Although I’m fed up with American authors now trying to muscle in on what has been, excuse me, a very British field of excellence (give or take the odd Sendak), it’s likely that the mystery writer Rick Riordan’s first children’s novel, Percy Jackson and the Olympians, will prove a huge hit for turning the high school into the stuff of myth.
Twelve-year-old Percy seems to be a boy heading for jail. He suffers from attention deficit disorder, he has dyslexia, he has been kicked out of six schools, his lovely mother is hooked up to a vile and violent stepfather, and although he goes to a private school for juvenile delinquents in upstate New York, his troubles have only just begun: for on a trip to a museum he vaporises his maths teacher.

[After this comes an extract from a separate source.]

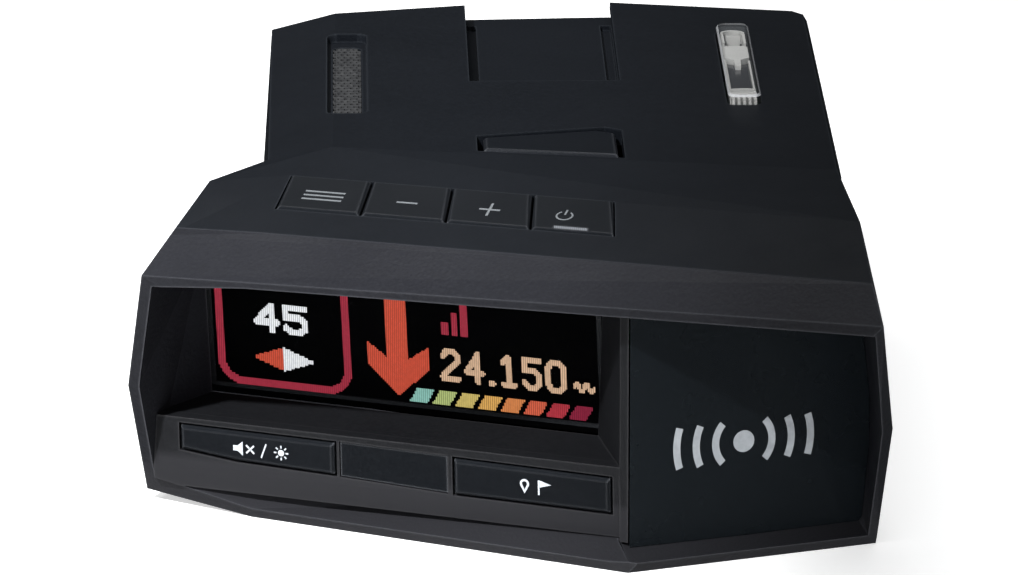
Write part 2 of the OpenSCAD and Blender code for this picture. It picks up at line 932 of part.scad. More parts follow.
upper_case();
lower_case();
front_bezel();
display_shroud();
side_panel();
display_window();
display_panel();
display_holder();
display_flex();
centre_plate();
mute_key();
mark_key();
front_key_board();
front_key_switches();
menu_key();
minus_key();
plus_key();
power_key();
power_light_bar();
top_key_board();
top_key_switches();
release_button();
release_latch();
release_spring();
spring_post();
speaker_mesh();
speaker_gasket();
speaker_driver();
laser_lens();
laser_sensor();
laser_board();
nose_window();
main_board();
shield_can();
forward_horn();
rearward_horn();
gps_antenna();
power_jack();
audio_jack();
usb_port();
case_screws();
board_screws();
rating_label();
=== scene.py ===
"""Looks of the windscreen radar detector: materials, display, icons, lens, mesh, light and camera.

Units are metres in the CAD frame. MM turns millimetres into metres.
"""

import math

import bmesh
import bpy
from mathutils import Matrix, Vector


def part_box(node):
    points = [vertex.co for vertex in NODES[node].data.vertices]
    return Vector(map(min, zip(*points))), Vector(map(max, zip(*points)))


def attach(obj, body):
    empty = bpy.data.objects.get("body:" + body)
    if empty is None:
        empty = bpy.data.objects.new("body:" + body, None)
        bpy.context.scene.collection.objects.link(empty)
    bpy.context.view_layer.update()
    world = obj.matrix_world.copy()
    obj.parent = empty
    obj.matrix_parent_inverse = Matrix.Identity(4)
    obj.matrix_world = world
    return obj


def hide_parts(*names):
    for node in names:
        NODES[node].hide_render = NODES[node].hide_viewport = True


MM = 0.001

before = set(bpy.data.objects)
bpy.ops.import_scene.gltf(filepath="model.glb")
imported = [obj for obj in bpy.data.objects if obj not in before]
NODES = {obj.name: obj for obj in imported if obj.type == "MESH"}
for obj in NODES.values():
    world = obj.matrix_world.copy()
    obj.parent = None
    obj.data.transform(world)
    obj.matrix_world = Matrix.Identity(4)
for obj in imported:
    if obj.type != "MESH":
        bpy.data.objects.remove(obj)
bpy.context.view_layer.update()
SCENE = bpy.context.scene


# ---------------------------------------------------------------- camera, stage and light

CAMERA_AT = Vector((-0.01672, -0.85106, 0.26956))
CAMERA_FORWARD = Vector((0.0201, 0.9586, -0.2840))
CAMERA_ROLL = -0.0001
SENSOR = 36
FOCAL = 286.6
FLOOR_HALF = 3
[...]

Percy, you see, is Perseus, whose immortal father Poseidon has left him to find his own way out of the mess that being a demi-god attracts. Most half-bloods don’t live to be teenagers because the Titans send hit squads of Furies and other monsters to kill them. Percy’s maths teacher is one of them, and while he and his mother run for their lives, the Furies repeat their attacks while making it seem as if our hero has turned psycho.
He has to make it to Camp Half-Blood, where other demi-gods and goddesses have their own version of an American high school. Apart from having a satyr as his friend and a centaur as his teacher, it’s all very familiar, complete with rivalries, bitching, cheating and all the other features so familiar to us across the Atlantic. Where Disney’s cartoon Hercules satirised Hollywood’s cult of celebrity, Riordan’s version of the high-school genre becomes a really charming and funny thriller that will be especially appealing to boys.

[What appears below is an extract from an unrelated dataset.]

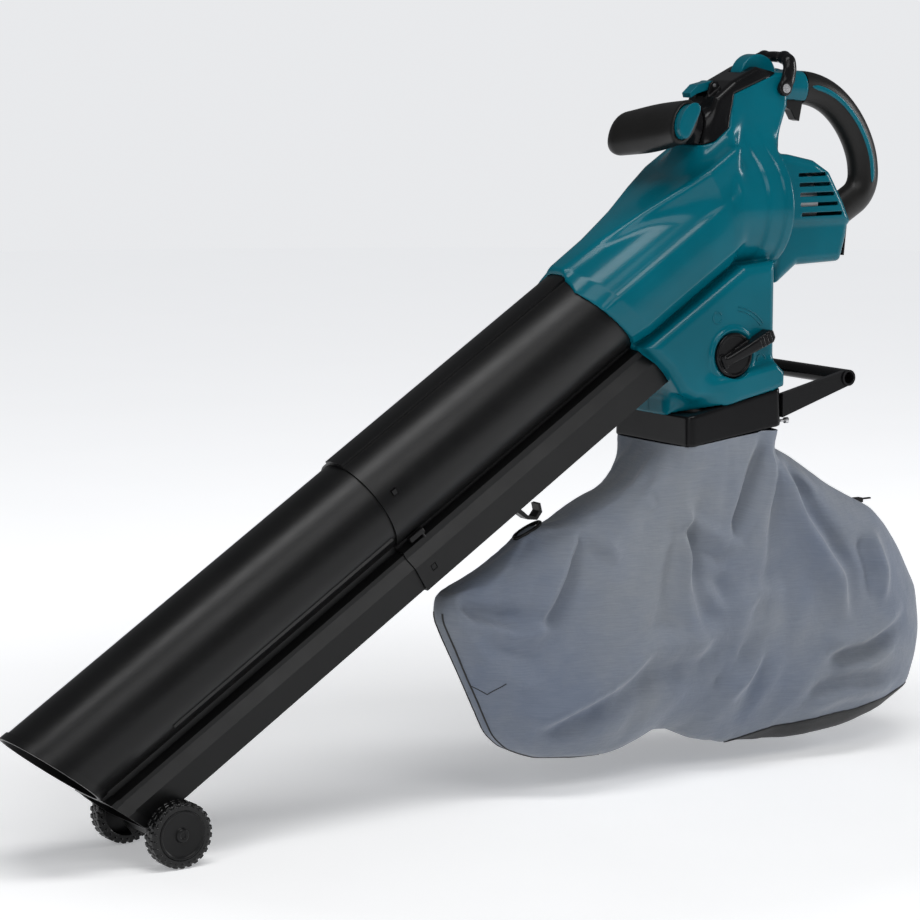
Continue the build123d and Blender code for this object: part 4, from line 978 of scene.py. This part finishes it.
def hang(obj, frames, reach):
    """Lets the cloth hang from its collar and its hook, and keeps every point within a reach."""
    start = np.empty(len(obj.data.vertices) * 3, np.float32)
    obj.data.vertices.foreach_get("co", start)
    start = start.reshape(-1, 3)
    held = obj.vertex_groups.new(name="held")
    for i, (x, y, z) in enumerate(start / MM):
        grip = 1 - below_collar(x, z) / RIM_GRIP
        if math.hypot(x - HOOK_POINT[0], z - HOOK_POINT[1]) < HOOK_GRIP and abs(y) < 16:
            grip = 1
        if math.hypot(x - BAG_TIP[0], z - BAG_TIP[1]) < TIP_GRIP:
            grip = max(grip, 0.5)
        if grip > 0:
            held.add([i], min(grip, 1.0), "REPLACE")
    cloth = obj.modifiers.new("cloth", "CLOTH")
    for key, value in CLOTH_SETTINGS.items():
        setattr(cloth.settings, key, value)
    cloth.collision_settings.use_self_collision = False
    cloth.point_cache.frame_start = 1
    cloth.point_cache.frame_end = frames
    for frame_number in range(1, frames + 1):
        scene.frame_set(frame_number)
    hung = obj.evaluated_get(bpy.context.evaluated_depsgraph_get())
    places = np.empty(len(start) * 3, np.float32)
    hung.data.vertices.foreach_get("co", places)
    move = places.reshape(-1, 3) - start
    far = np.linalg.norm(move, axis=1, keepdims=True)
    move *= np.tanh(far / reach) * reach / np.maximum(far, 1e-9)
    obj.modifiers.remove(cloth)
    scene.frame_set(1)
    obj.data.vertices.foreach_set("co", (start + move).ravel())
    obj.data.update()


hang(bag_cloth, HANG_FRAMES, HANG_REACH)
smoothing = bag_cloth.modifiers.new("rounding", "SUBSURF")
smoothing.levels = smoothing.render_levels = 1
apply_modifiers(bag_cloth)
bag_surface = BVHTree.FromPolygons([v.co.copy() for v in bag_cloth.data.vertices],
                                   [p.vertices[:] for p in bag_cloth.data.polygons])
thickness = bag_cloth.modifiers.new("cloth_thickness", "SOLIDIFY")
thickness.thickness = CLOTH * MM
thickness.offset = -1
apply_modifiers(bag_cloth)
finish_piece(bag_cloth, "machine", "bag_cloth", "dust_bag")


BAG_MIDDLE = (-110, -690)  # in its side view, in mm


def near_face(x, z):
    """Point and normal of the bag's near panel at a place in its side view, in metres, or None."""
    place, normal, _, _ = bag_surface.ray_cast(Vector((x * MM, -0.4, z * MM)), Vector((0, 1, 0)))
    return None if place is None or place.y > 0.03 else (place, normal)


def rim_point(x, y, z):
    """Where the bag is met on the way in from a point outside, towards its middle."""
    away = Vector((x - BAG_MIDDLE[0], 0, z - BAG_MIDDLE[1])).normalized()
    start = Vector((x, y, z)) * MM + away * 0.08
    place, normal, _, _ = bag_surface.ray_cast(start, -away)
    return place, normal


def ribbon(name, rows, lift):
    """A thin closed strip of zip tape over rows of (point, normal), lifted off the cloth."""
    count = len(rows[0])
    middle = Vector((BAG_MIDDLE[0], 0, BAG_MIDDLE[1])) * MM
    tops = [p + (n if n.dot(p - middle) > 0 else -n) * lift for row in rows for p, n in row]
    faces = [(i * count + j, i * count + j + 1, (i + 1) * count + j + 1, (i + 1) * count + j)
             for i in range(len(rows) - 1) for j in range(count - 1)]
    obj = piece_from(name, tops, faces)
    thick = obj.modifiers.new("thickness", "SOLIDIFY")
    thick.thickness = 1.4 * MM
    thick.offset = 0
    apply_modifiers(obj)
    return finish_piece(obj, "machine", "zip_tape")


def tube_along(name, places, radius, slot):
    """A round bead along a line of points: piping, a loop or a raised mark."""
    curve = bpy.data.curves.new(name, "CURVE")
    curve.dimensions = "3D"
    curve.bevel_depth = radius * MM
    curve.bevel_resolution = 2
    curve.use_fill_caps = True
    spline = curve.splines.new("POLY")
    spline.points.add(len(places) - 1)
    for point, place in zip(spline.points, places):
        point.co = (*place, 1)
    held = linked(name + "_line", curve)
    mesh = bpy.data.meshes.new_from_object(held)
    bpy.data.objects.remove(held)
    shade_smooth(mesh)
    return finish_piece(linked(name, mesh), "machine", slot)


def spaced(points, step):
    """Points at even steps along a polyline."""
    made = []
    for (x0, z0), (x1, z1) in zip(points, points[1:]):
        count = max(1, round(math.dist((x0, z0), (x1, z1)) / step))
        made += [(x0 + (x1 - x0) * i / count, z0 + (z1 - z0) * i / count) for i in range(count)]
    return made + [points[-1]]


# piping in the seam of the near and the far panel, along the front lower edge
FRONT_SEAM = BAG_OUTLINE[9:17]
for name, y in (("bag_piping_left", -BAG_GUSSET - 1), ("bag_piping_right", BAG_GUSSET + 1)):
    line = [rim_point(x, y, z) for x, z in spaced(FRONT_SEAM, 8)]
    tube_along(name, [p for p, _ in line if p is not None], 1.5, "zip_tape")

# dark binding that shows under the near panel at the rear
BINDING_STEPS, BINDING_WIDTH = 41, 32
binding_rows = []
for step in range(BINDING_STEPS):
    x = -70 + 8 * step
    wide = BINDING_WIDTH * math.sin(math.pi * (step + 0.5) / BINDING_STEPS) ** 0.6
    low = next((z for z in range(-912, -780) if near_face(x, z + 0.5)), None)
    if low is None:
        continue
    row = [near_face(x, low + 1.0 + wide * j / 6) for j in range(7)]
    if all(row):
        binding_rows.append(row)
ribbon("bag_binding", binding_rows, 0.0009)

# zip down the rear edge, with its slider and pull
REAR_SEAM = [(188, -572), (214, -598), (243, -636), (279, -698), (287, -755), (281, -800), (264, -842)]
zip_rows = []
for x, z in spaced(REAR_SEAM, 8):
    row = [rim_point(x, y, z) for y in (-6, -3, 0, 3, 6)]
    if all(p is not None for p, _ in row):
        zip_rows.append(row)
zip_piece = ribbon("bag_zip_tape", zip_rows, 0.0008)
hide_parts("bag_zip")
top = zip_rows[0][2][0] / MM
slider = box_object("bag_zip_slider", 0.5, [
    ((top.x - 6, -5.5, top.z - 1), (top.x + 7, 5.5, top.z + 5.5)),
    ((top.x + 5, -2.0, top.z + 2.0), (top.x + 24, 2.0, top.z + 4.2))])
finish_piece(slider, "machine", "black_gloss")

# corner patch seam, and the loop that the hook carries
CORNER_SEAM = [(-488, -760), (-468, -773), (-452, -757)]
met = [near_face(x, z) for x, z in spaced(CORNER_SEAM, 4)]
tube_along("bag_corner_seam", [found[0] for found in met if found], 0.7, "zip_tape")
loop_middle = rim_point(HOOK_POINT[0], 0, HOOK_POINT[1])[0]
LOOP_STEPS, LOOP_LONG, LOOP_WIDE = 32, 20, 9
turns = [2 * math.pi * i / LOOP_STEPS for i in range(LOOP_STEPS + 1)]
ring = [loop_middle + Vector((LOOP_LONG * math.cos(turn), LOOP_WIDE * math.sin(turn),
                              LOOP_WIDE * math.cos(turn) - 0.5)) * MM for turn in turns]
tube_along("bag_hook_loop", ring, 2.6, "black_satin")


# ---- raised marks on the block
def arc_points(middle, radius, first, last, steps):
    """Points in metres along an arc on the left face of the block; angles in degrees."""
    turns = [math.radians(first + (last - first) * i / steps) for i in range(steps + 1)]
    face = -BLOCK_HALF - 0.1
    return [Vector((middle[0] + radius * math.cos(t), face, middle[1] + radius * math.sin(t))) * MM
            for t in turns]


# name, middle, radius, first and last angle, steps, and radius of the bead
for name, *arc, bead in (("lever_travel_arc_outer", LEVER_PIVOT, 64, 38, 82, 16, 0.8),
                         ("lever_travel_arc_inner", LEVER_PIVOT, 59, 38, 82, 16, 0.6),
                         ("block_mark_upper", (-140, -297), 7.5, 20, 340, 20, 0.7),
                         ("block_mark_lower", (-66, -356), 7.0, 110, 430, 20, 0.7)):
    tube_along(name, arc_points(*arc), bead, "teal")

# ---- floor
FLOOR_R, GLOW_R = 9.0, 3.6  # of the floor, and of its glow round the middle (m)
bpy.ops.mesh.primitive_circle_add(vertices=96, radius=FLOOR_R, fill_type="NGON",
                                  location=(-0.4, 0, cad_box[0][2] - 0.0005))
floor = bpy.context.object
floor.name = "studio_floor"
floor_look = Look("floor_paper", Roughness=0.6, Specular_IOR_Level=0.2)
paper_cloud = floor_look.tint(floor_look.noise(3.0, 3.0),
                              [(0.3, (0.90, 0.90, 0.90)), (0.7, (0.93, 0.93, 0.93))])
floor_look.into(paper_cloud, "Base Color")
glow = floor_look.node("ShaderNodeTexGradient", gradient_type="QUADRATIC_SPHERE")
floor_look.join(floor_look.stretched((1 / GLOW_R, 1 / GLOW_R, 1)), glow.inputs["Vector"])
floor_look.shader.inputs["Emission Color"].default_value = PAPER_COLOUR
floor_look.into(floor_look.spread(glow.outputs["Fac"], 0.74, 0.30), "Emission Strength")
floor.data.materials.append(floor_look.mat)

If Diane Redmond’s Joshua Cross played with mythology at a deeper level, this works because of its cheeky wit. The immortals have moved Olympus from Greece to America because, as the centaur Chiron kindly explains, the gods move to wherever the flame is brightest. Having hovered over Rome, Germany, France, Spain and England, they are now with the United States: “Look at your symbol, the eagle of Zeus. Look at the statue of Prometheus in Rockefeller Center, the Greek façades of your government buildings in Washington.”
Sadly, instead of sending down a thunderbolt to wipe out President Bush before returning to England, the gods have their own problems. Percy may find that he can speak and read Ancient Greek, but he has the usual high-school problems in the shape of a pretty girl with a dangerous boyfriend. Also, you’ve guessed it, he has to save the world by returning the ultimate weapon of mass destruction — Zeus's thunderbolt — plus Hades’s helmet of invisibility. If not, then not only will he not get his mother back but it’s that good old end-of-the world scenario with an army out of Hades on the march.
There are plenty of bad jokes, such as “I felt as if I'd just come back from the dead — which I had,” which doesn’t stop the book from being almost as funny as Paul Shipton’s The Pig Scrolls. The Greek myths are the most robust we have, and laughing at their archetypes instead of allowing them to take their customary path to doom is one way of making sure that a new generation grows up to delight in them. Even if it does mean handing these immortal stories, like so many other classics, over to the American high-school for a makeover.